Lcpl. Huse was just 19 years old. 

You can read more about Lcpl. Huse here. 

LCPL. Michael E. Geary

Lcpl. Geary was from Concord, New Hampshire, but was born in Massachusetts. 

He moved to New Hampshire after losing his father when he was young. After September 11th occurred, Lcpl. Geary was deeply impacted and wanted to join the military. 

Lcpl. Geary was known for protecting others and volunteered often for point duty while in Afghanistan, which resulted in Lcpl. Geary losing his life from a sniper during an ambush.

Lcpl. Geary was just 20 years old. 

You can read more about Lcpl Geary here.

LCPL. Maung P. Htaik

Lcpl. Htaik was from Hagerstown, Maryland. He was also known as Sam. Lcpl Htaik was born in Yangon, Myanmar. 

He moved to Singapore in 1998 and then to the United states in 2002 for a better education. 

Lcpl. Htaik was a devout Christian.

He died while conducting combat operations in Helmand Province, Afghanistan.

Lcpl. Htaik was just 20 years old. 

You can read more about Lcpl. Htaik here.

LCPL. Joseph R. Giese

Lcpl. Gisese was from Winder, Georgia. He died while conducting combat operations in Helmand Province, Afghanistan. 

Before deploying to Afghanistan, he was previously deployed in 2008 to support Operation Iraqi Freedom. 

Lcpl. Gisese left behind his wife, parents and siblings. 

Years later after his passing, part of his dog tag was found in Afghanistan. It was sent to Lcpl. Giese’s father. You can read more about the story here

Lcpl. Gisese was just 24 years old. 

You can read more about Lcpl. Giese here.

PFC. Eric Currier

Pfc Currier was not in the unit with my brother, but was one of my brother’s best friends. 

I would not write this blog post without including Eric. 

Pfc. Currier was from Londonderry, New Hampshire. Pfc. Currier was assigned to the 3rd Battalion, 6th Marines. 

Pfc. Currier lived in Massachusetts until he relocated  to New Hampshire while in middle school. 

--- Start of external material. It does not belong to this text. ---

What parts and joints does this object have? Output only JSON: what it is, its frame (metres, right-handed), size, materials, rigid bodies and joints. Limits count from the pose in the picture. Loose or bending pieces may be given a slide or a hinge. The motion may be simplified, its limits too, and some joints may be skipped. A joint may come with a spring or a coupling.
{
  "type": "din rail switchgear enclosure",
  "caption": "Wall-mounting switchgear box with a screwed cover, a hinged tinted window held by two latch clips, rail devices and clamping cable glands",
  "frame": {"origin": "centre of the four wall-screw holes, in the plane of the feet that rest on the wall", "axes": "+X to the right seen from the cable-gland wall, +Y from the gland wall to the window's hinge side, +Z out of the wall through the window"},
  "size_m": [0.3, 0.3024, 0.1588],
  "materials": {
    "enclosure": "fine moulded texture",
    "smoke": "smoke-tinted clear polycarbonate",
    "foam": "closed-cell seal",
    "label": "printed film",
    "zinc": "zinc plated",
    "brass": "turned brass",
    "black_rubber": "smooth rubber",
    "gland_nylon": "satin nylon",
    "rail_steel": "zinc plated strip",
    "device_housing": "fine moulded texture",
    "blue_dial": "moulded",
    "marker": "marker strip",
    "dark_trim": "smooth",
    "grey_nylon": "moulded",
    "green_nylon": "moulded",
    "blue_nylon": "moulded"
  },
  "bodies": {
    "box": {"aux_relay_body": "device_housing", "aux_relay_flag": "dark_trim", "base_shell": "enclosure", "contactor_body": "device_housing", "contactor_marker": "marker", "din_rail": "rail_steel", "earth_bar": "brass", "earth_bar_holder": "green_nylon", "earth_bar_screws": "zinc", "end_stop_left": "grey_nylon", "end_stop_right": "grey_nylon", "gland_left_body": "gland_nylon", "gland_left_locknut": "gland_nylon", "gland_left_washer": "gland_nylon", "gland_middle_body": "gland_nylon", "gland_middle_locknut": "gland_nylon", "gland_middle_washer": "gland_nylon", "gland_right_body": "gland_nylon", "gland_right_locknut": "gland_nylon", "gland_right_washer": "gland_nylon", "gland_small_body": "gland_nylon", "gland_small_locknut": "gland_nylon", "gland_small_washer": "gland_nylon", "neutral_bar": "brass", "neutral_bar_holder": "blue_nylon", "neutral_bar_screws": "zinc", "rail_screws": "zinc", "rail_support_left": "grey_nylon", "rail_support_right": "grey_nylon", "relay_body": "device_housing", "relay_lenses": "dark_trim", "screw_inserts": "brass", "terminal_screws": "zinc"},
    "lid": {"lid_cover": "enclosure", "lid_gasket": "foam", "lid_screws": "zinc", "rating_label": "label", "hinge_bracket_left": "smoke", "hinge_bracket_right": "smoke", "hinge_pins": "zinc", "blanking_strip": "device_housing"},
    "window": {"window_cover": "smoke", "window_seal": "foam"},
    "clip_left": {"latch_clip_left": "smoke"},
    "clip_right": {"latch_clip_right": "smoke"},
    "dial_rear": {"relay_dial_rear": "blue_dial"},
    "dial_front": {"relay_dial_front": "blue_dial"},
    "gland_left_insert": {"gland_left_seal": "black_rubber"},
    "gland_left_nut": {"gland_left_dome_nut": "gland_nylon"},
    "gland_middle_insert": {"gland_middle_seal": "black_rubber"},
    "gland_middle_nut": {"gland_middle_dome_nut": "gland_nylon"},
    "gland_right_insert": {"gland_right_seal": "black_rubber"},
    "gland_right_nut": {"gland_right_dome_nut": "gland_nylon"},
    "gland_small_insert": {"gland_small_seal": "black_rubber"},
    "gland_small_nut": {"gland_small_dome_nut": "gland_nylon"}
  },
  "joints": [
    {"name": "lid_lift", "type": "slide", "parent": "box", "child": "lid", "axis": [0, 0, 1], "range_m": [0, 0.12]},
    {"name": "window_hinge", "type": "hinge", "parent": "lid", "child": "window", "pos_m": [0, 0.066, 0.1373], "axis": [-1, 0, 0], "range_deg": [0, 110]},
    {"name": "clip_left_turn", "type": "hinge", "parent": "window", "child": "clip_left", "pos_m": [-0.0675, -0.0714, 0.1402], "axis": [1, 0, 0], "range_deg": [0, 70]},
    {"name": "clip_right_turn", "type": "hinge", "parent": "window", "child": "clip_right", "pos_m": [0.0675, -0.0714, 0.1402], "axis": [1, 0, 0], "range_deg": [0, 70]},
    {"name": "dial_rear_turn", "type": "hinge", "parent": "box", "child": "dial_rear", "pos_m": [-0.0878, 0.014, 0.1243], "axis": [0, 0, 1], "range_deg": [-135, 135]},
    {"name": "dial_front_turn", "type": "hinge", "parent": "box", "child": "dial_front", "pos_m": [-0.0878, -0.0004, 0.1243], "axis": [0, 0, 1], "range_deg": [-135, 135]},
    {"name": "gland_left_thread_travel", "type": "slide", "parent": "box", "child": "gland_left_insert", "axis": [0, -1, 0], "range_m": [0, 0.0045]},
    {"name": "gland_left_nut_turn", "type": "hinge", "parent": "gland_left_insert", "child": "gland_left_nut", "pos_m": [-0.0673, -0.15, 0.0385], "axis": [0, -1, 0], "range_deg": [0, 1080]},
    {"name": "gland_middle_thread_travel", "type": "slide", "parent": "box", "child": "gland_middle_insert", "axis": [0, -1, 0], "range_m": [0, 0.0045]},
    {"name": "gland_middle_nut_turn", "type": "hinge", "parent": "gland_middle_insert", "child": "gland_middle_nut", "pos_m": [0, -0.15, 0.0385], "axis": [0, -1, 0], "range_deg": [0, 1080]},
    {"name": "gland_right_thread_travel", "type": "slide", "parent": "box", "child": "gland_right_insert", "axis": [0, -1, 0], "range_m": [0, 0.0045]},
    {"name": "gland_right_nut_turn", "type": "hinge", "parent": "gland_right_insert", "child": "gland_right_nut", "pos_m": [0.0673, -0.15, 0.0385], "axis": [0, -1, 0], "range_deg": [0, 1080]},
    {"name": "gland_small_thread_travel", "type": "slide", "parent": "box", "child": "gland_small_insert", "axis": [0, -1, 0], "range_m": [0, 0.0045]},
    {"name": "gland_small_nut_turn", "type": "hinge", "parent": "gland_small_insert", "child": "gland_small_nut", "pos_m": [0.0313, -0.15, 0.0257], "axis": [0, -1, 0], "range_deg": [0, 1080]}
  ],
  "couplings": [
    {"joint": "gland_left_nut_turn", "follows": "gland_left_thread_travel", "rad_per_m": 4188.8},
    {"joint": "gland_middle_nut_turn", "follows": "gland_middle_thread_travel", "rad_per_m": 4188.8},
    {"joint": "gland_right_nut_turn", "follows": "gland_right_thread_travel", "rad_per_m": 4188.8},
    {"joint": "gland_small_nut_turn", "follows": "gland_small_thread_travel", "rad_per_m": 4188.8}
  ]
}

He enjoyed fishing, swimming, and basketball. He was known to be a friendly and enjoyable person. 

He completed his lifelong dream of joining the Marines after high school.  

Pfc. Currier left behind his wife and parents. 

Pfc. Currier was just 21 years old. 

You can read more about Pfc. Currier here.


Next time you walk across a wall of names of our fallen heroes, remember they aren’t just names, they are people who gave up their freedom, their lives, and their dreams. 

Some Christians would argue that God doesn’t like war, and I’m not here to debate that. I’m here to say that God does call people into service, whether that is a chaplain in the service or to serve in the infantry. 

Either way, these men and many others lost their lives, and remembering them and their legacy is the real reason we celebrate Memorial Day.